--- WRITTEN EXERCISE ---
Look through the lines below and extract each one that contains "points".

Entries with model source code
▼▼▼
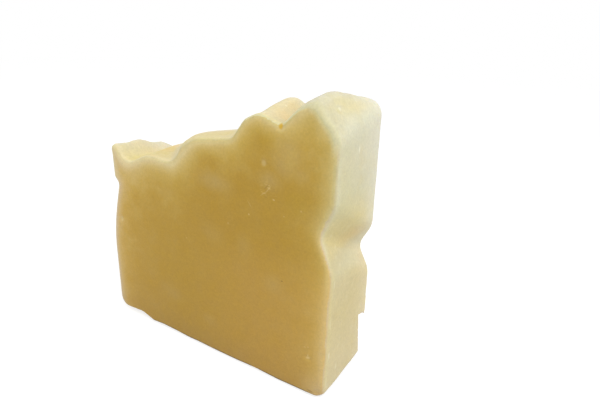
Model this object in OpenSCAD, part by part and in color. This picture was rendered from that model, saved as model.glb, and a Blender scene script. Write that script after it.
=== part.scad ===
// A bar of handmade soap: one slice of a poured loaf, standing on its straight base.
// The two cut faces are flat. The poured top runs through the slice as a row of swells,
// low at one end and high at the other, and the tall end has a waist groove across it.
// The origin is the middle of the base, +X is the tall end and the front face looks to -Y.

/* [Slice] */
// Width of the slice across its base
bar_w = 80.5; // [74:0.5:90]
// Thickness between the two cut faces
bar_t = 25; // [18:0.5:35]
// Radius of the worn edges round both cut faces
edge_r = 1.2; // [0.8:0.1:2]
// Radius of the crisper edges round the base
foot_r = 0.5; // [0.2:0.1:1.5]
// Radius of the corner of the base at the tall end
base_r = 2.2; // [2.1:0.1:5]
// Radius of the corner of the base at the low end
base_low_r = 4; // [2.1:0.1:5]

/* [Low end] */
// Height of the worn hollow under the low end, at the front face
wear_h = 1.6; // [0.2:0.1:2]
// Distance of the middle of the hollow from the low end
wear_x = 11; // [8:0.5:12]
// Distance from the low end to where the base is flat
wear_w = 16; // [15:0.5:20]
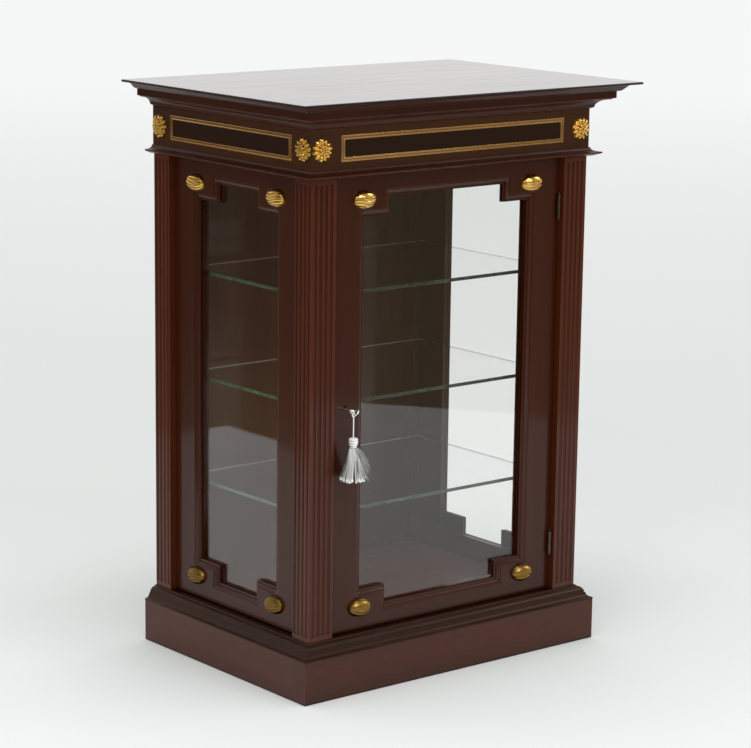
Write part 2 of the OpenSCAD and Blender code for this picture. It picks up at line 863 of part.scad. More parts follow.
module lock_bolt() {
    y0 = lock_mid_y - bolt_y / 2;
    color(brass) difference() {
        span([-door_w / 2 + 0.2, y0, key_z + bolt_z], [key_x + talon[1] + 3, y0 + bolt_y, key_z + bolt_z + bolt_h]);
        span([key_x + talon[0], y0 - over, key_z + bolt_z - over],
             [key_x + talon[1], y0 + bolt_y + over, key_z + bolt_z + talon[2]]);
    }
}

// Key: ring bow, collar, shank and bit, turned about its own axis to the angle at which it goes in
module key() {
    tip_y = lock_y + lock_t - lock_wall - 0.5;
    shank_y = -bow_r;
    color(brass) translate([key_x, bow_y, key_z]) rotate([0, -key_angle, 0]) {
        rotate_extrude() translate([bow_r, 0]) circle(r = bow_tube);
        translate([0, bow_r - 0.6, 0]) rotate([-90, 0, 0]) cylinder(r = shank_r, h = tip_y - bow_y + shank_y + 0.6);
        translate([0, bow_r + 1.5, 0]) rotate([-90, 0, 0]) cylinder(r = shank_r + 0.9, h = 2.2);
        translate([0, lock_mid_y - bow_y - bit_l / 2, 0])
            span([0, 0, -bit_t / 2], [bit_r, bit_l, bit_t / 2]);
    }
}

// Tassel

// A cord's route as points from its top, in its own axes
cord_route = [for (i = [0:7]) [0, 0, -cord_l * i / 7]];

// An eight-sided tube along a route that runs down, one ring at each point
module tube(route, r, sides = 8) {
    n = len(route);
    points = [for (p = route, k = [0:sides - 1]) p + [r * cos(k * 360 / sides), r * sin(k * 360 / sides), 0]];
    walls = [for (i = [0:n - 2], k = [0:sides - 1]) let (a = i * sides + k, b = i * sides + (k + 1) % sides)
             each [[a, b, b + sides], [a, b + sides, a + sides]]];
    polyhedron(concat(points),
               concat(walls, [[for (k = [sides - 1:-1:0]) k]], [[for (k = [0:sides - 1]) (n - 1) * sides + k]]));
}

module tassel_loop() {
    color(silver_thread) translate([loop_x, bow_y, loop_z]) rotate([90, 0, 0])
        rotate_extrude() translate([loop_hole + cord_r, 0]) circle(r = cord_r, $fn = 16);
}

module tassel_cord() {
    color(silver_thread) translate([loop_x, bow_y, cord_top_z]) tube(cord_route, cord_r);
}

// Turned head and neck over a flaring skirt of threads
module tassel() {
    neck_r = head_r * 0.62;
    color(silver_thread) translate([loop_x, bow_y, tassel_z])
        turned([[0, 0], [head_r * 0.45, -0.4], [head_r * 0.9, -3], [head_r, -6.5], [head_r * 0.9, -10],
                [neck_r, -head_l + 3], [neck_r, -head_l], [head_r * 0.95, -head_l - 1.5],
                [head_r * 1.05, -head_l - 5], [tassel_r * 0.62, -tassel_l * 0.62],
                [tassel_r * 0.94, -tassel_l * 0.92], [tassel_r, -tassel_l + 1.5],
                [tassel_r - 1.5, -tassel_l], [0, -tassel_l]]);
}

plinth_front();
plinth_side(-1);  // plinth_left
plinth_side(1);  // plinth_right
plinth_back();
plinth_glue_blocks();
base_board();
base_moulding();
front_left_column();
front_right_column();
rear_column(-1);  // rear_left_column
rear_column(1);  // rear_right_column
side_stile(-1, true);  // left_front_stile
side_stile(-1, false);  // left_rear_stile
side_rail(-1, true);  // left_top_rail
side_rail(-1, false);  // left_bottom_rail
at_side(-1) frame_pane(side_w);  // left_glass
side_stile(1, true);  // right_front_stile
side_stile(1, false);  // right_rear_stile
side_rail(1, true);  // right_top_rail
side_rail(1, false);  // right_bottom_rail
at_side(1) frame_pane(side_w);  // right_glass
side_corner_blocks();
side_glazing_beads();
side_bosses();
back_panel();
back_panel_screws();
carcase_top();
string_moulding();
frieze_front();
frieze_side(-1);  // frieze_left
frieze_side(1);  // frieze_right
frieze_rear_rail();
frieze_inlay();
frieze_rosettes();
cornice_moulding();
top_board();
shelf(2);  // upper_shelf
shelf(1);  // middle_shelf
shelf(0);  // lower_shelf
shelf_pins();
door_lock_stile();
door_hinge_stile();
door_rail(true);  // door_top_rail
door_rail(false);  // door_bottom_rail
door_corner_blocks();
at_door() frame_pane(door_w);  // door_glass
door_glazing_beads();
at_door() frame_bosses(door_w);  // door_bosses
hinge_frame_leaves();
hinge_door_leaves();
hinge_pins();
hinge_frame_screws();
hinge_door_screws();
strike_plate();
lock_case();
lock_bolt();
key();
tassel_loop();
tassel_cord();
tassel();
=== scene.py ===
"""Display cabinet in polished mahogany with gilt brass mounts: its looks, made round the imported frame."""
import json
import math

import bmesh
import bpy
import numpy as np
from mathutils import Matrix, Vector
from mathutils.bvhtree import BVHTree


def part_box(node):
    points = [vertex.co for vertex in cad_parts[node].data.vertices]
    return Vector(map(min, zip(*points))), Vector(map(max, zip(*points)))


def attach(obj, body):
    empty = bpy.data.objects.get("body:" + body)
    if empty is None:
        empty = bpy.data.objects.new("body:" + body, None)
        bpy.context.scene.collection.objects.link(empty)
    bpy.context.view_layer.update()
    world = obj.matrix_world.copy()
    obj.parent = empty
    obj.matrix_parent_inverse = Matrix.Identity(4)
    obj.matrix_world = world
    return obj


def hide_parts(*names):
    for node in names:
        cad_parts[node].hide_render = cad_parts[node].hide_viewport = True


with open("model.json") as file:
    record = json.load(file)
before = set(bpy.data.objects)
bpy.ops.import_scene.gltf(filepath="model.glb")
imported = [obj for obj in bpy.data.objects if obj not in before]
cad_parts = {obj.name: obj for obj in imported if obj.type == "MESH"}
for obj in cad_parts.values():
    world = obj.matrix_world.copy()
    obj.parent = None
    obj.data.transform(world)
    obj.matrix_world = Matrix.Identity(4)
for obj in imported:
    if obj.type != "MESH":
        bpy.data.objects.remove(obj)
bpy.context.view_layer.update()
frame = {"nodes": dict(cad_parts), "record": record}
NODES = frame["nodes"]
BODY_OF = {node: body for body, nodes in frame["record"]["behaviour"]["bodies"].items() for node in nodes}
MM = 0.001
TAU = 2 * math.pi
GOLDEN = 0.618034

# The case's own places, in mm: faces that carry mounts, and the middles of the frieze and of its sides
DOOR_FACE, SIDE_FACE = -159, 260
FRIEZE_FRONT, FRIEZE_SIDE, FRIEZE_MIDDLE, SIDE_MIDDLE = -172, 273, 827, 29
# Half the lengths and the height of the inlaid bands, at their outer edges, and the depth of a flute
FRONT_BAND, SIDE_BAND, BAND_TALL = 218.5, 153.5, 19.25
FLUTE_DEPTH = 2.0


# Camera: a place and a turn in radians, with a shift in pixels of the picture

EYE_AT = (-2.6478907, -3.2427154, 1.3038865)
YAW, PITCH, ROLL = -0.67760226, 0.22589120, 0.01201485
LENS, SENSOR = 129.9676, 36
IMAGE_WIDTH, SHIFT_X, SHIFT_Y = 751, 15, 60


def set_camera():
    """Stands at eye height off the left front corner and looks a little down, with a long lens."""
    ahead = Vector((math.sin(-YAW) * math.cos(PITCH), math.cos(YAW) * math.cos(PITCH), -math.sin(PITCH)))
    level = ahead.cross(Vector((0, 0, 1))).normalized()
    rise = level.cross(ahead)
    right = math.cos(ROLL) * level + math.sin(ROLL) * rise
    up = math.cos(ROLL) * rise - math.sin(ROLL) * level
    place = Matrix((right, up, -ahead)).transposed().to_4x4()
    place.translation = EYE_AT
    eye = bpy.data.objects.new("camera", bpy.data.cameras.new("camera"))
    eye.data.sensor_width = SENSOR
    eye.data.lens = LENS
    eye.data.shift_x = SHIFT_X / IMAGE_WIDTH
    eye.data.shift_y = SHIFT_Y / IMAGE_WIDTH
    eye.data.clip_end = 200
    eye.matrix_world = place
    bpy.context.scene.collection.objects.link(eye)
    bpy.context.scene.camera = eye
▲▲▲
--- TASK ANSWER ---
// A cord's route as points from its top, in its own axes
    points = [for (p = route, k = [0:sides - 1]) p + [r * cos(k * 360 / sides), r * sin(k * 360 / sides), 0]];
    polyhedron(concat(points),
    points = [vertex.co for vertex in cad_parts[node].data.vertices]
    return Vector(map(min, zip(*points))), Vector(map(max, zip(*points)))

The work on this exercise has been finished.